For Everything a Season
by Philip Gulley
1999
For Everything a Season offers brief stories and reflections arranged around the turning of the year. Drawing on family life, holidays, and town traditions, Gulley shows how ordinary moments—planting gardens, moving children out, saying goodbye—carry quiet spiritual weight.
Hometown Tales
by Philip Gulley
1998
Hometown Tales continues Gulley’s front‑porch storytelling with vignettes about neighbors, teachers, and church folks who embody kindness, peace, and joy. These recollections from his Midwestern hometown invite readers to notice small acts of courage and grace in their own communities.
Front Porch Tales
by Philip Gulley
1997
Front Porch Tales collects Gulley’s early newsletter essays about family, neighbors, and church life in rural Indiana. With humor and quiet insight, he turns everyday mishaps and porch‑side conversations into stories about forgiveness, hope, and learning to pay attention.
Series background & context
Before there were fictional towns like Harmony and Hope, there was the real front porch in Danville where Philip Gulley began collecting stories. The Porch Talk books—Front Porch Tales, Hometown Tales, For Everything a Season, and Porch Talk—grow out of those early newsletter essays he wrote for a handful of Friends in his Quaker meeting.
Each volume is built from brief, self‑contained pieces, usually a few pages long, that focus on one moment, one person, or one small decision.

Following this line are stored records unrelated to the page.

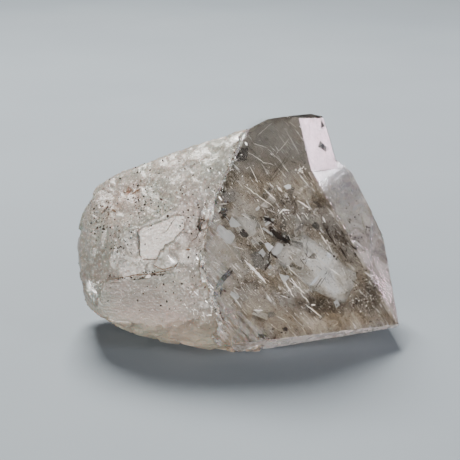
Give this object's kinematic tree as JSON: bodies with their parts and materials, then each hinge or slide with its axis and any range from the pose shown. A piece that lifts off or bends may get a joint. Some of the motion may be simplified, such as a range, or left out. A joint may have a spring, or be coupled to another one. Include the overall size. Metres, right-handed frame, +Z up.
{
  "type": "quartz crystal",
  "caption": "Loose quartz crystal lying on its side: a clear smoky end with flat faces and a point grades into a clouded, worn end; it rests on a flat underside.",
  "frame": {"origin": "on the resting plane, below the middle of the crystal's bounding box", "axes": "+X from the clouded end to the faceted end, +Z up from the resting face, -Y towards the side that the picture shows"},
  "size_m": [0.0724, 0.0426, 0.0522],
  "materials": {
    "quartz": "clear and smoky at the faceted end, clouded and worn at the other"
  },
  "bodies": {
    "root": {"quartz_crystal": "quartz"}
  },
  "joints": []
}
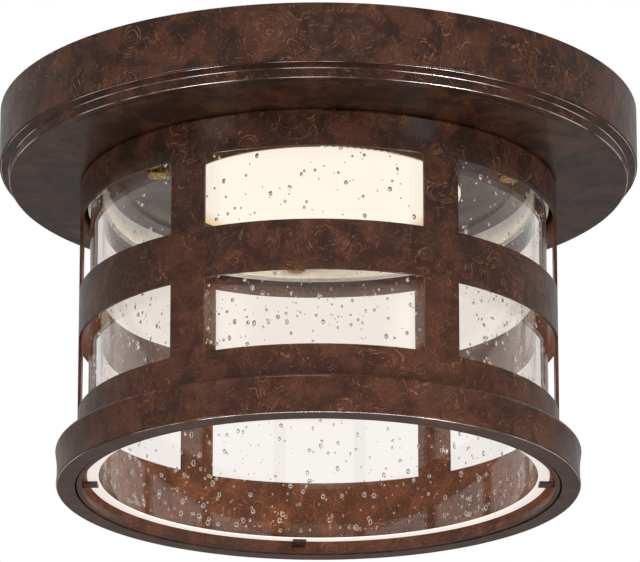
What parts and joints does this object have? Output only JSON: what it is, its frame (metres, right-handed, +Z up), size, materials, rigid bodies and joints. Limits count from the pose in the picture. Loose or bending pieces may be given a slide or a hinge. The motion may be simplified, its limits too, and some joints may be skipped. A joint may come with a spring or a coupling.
{
  "type": "porch ceiling lantern",
  "caption": "Flush ceiling lantern: round pan, windowed metal cage round a seeded glass cylinder open below, and a flat light module with its driver in the pan.",
  "frame": {"origin": "centre of the ceiling plane, where the mounting plate's two box screws are centred", "axes": "+Z up into the ceiling, -Y towards the front seen in the picture, +X to the right"},
  "size_m": [0.2604, 0.2604, 0.1587],
  "materials": {
    "rust_bronze_finish": "brushed rust bronze",
    "seeded_glass": "clear with seed bubbles",
    "white_silicone": "matte",
    "opal_plastic": "satin, lit",
    "brass_nuts": "polished knurled",
    "zinc_steel": "zinc plated",
    "cast_aluminium": "as cast",
    "white_board": "solder mask",
    "green_board": "solder mask",
    "light_chips": "phosphor",
    "white_case": "moulded",
    "transformer_tape": "taped winding on ferrite",
    "capacitor_sleeve": "shrunk sleeve",
    "terminal_plastic": "moulded",
    "black_rubber": "matte",
    "foam_seal": "closed-cell foam",
    "green_screw": "green passivated",
    "red_lead": "PVC",
    "black_lead": "PVC"
  },
  "bodies": {
    "root": {"canopy": "rust_bronze_finish", "cage": "rust_bronze_finish", "trim_ring": "rust_bronze_finish", "glass_clip_right": "rust_bronze_finish", "glass_clip_rear": "rust_bronze_finish", "glass_clip_left": "rust_bronze_finish", "glass_clip_front": "rust_bronze_finish", "glass_cylinder": "seeded_glass", "glass_gasket": "white_silicone", "diffuser": "opal_plastic", "canopy_cap_nuts": "brass_nuts", "canopy_washers": "zinc_steel", "canopy_screws": "zinc_steel", "cage_screws": "zinc_steel", "lock_nuts": "zinc_steel", "module_nuts": "zinc_steel", "board_screws": "zinc_steel", "case_screws": "zinc_steel", "terminal_screws": "zinc_steel", "mounting_plate": "zinc_steel", "ground_screw": "green_screw", "ceiling_seal": "foam_seal", "heat_sink": "cast_aluminium", "light_board": "white_board", "light_chips": "light_chips", "driver_board": "green_board", "driver_case": "white_case", "driver_lid": "white_case", "transformer": "transformer_tape", "capacitors": "capacitor_sleeve", "terminal_block": "terminal_plastic", "lead_gland": "black_rubber", "light_lead_red": "red_lead", "light_lead_black": "black_lead"},
    "washer_right": {"washer_right": "zinc_steel"},
    "thumb_nut_right": {"thumb_nut_right": "brass_nuts"},
    "washer_rear": {"washer_rear": "zinc_steel"},
    "thumb_nut_rear": {"thumb_nut_rear": "brass_nuts"},
    "washer_left": {"washer_left": "zinc_steel"},
    "thumb_nut_left": {"thumb_nut_left": "brass_nuts"}
  },
  "joints": [
    {"name": "washer_right_slide", "type": "slide", "parent": "root", "child": "washer_right", "axis": [0, 0, -1], "range_m": [0, 0.00397]},
    {"name": "thumb_nut_right_turn", "type": "hinge", "parent": "washer_right", "child": "thumb_nut_right", "pos_m": [0.07568, -0.03259, -0.0361], "axis": [0, 0, -1], "range_deg": [0, 1800]},
    {"name": "washer_rear_slide", "type": "slide", "parent": "root", "child": "washer_rear", "axis": [0, 0, -1], "range_m": [0, 0.00397]},
    {"name": "thumb_nut_rear_turn", "type": "hinge", "parent": "washer_rear", "child": "thumb_nut_rear", "pos_m": [-0.00961, 0.08184, -0.0361], "axis": [0, 0, -1], "range_deg": [0, 1800]},
    {"name": "washer_left_slide", "type": "slide", "parent": "root", "child": "washer_left", "axis": [0, 0, -1], "range_m": [0, 0.00397]},
    {"name": "thumb_nut_left_turn", "type": "hinge", "parent": "washer_left", "child": "thumb_nut_left", "pos_m": [-0.06607, -0.04924, -0.0361], "axis": [0, 0, -1], "range_deg": [0, 1800]}
  ],
  "couplings": [
    {"joint": "thumb_nut_right_turn", "follows": "washer_right_slide", "rad_per_m": 7913.3},
    {"joint": "thumb_nut_rear_turn", "follows": "washer_rear_slide", "rad_per_m": 7913.3},
    {"joint": "thumb_nut_left_turn", "follows": "washer_left_slide", "rad_per_m": 7913.3}
  ]
}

Gulley writes about neighbors who fix each other’s cars, aging parents and wayward teenagers, church elders who mean well but miss the point, and the quiet kindnesses that get almost no attention.
The setting is recognizably Midwestern: little towns with hardware stores, feed mills, and Fourth of July parades. But the emotional landscape is wide. One story might be laugh‑out‑loud funny, followed by a memory of grief or regret that lands with surprising weight. Together they sketch a picture of a community where faith is woven into ordinary routines instead of living on a pedestal.
These are books to dip into when you have ten quiet minutes and a cup of coffee.
Because these are essay collections rather than a single unfolding plot, you can open any of the books and read them out of order. Front Porch Tales and Hometown Tales lean heavily on Gulley’s early years in Danville, while For Everything a Season frames its pieces around the turning points of a year and a life. Porch Talk brings the series into the present, reflecting on decency, common sense, and the ways public life has changed since those early porch‑side conversations.
The tone stays conversational throughout—part pastor, part neighbor, part friend telling you a story while the evening cools down. Readers who enjoy the Harmony and Hope novels often find that the Porch Talk series feels like sitting outside with the author himself, hearing the real incidents and people that inspired his fictional town.